In the final days of Mel's life he seemed to be crossing over and coming back again to tell me what he was experiencing - It was a profound awakening for me that has altered how I see the world forever. He showed me a glimpse through the final gateway and I saw it to be expansive and abundant not terror and horror. I watched his spirit/energy leaving his body the way a photograph turns from negative to positive.

I see now the transience and impermanence of this life that we get wrapped up in thinking it's so real. Ashes to Ashes - Dust to Dust. The speckled matter that everything in this physical existence is made up of casts itself to the winds once again to reform itself into another thriving organism only to dissolve again. All that remains is the pulse to continue.

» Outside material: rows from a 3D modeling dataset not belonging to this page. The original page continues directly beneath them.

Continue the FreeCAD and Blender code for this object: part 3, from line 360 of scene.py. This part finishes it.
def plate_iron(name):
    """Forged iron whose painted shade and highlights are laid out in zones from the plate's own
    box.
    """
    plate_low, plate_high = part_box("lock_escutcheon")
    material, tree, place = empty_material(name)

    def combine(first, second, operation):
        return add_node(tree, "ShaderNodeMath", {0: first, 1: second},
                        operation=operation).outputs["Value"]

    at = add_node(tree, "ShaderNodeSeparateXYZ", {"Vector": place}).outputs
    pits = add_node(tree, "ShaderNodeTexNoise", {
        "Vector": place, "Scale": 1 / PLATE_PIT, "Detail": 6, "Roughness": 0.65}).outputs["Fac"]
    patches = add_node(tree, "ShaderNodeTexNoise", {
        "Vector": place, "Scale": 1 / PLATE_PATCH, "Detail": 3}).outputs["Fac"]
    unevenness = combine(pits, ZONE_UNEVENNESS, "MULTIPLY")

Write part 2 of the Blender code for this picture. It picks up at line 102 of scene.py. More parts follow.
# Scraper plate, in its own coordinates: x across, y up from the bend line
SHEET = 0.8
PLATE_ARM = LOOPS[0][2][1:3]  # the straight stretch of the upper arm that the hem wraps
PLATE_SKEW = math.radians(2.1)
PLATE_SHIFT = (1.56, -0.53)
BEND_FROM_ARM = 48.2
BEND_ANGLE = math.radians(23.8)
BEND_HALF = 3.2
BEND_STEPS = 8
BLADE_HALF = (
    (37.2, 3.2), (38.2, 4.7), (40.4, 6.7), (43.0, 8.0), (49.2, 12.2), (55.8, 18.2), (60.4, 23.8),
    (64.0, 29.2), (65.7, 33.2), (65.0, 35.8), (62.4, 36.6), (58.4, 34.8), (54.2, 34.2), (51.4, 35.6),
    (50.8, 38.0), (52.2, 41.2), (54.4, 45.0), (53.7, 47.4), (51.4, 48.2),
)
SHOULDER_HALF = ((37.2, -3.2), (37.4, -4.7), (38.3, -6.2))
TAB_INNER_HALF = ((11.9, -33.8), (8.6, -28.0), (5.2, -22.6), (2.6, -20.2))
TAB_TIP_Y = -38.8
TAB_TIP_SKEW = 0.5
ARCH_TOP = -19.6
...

For me the hour glass is a great representation of this endless flow of spirit from one form and size to another - It is also the symbol of the endless flow of time. When Mel died I buried half of his ashes in his family plot and kept half so that when I die our ashes can be mingled together in an hour glass that will slowly turn in circles every hour revealing one of the things I miss the most; the loving embrace of our juicy kisses. Each year one teaspoon of our ashes should be taken from the hourglass/urn and used to plant a fruit tree on our plot and then around L.A. - our town of marriage. When all the ashes are gone, the hour glass should be broken and the shards thrown into the ocean to become like worn gems that will some day wash up on the shores of beaches all over the world.

Bio:

Michelle Le Brun's debut as a filmmaker comes with the premiere of her documentary Death: A Love Story at the 1999 Sundance Film Festival.

Previously, she associate-produced and also acted in The Gifted (Cannes 1997) and The Presto Brothers, starring Felicity Huffman. Le Brun hails from Boston, where she has worked as an actor, performance artist, dance therapist, and creative arts educator. She also delivers seminars nationwide on the use of a multidisciplinary approach to the arts in education.

Mel Howard played a wide variety of roles on both sides of the camera. In a career that spanned more than 35 years, Mr. Howard achieved distinction as an actor, director, producer, production executive and Chairman such film training institutions as New York University and Boston University. He was also Co-Founding Associate Director of the American Film Institute.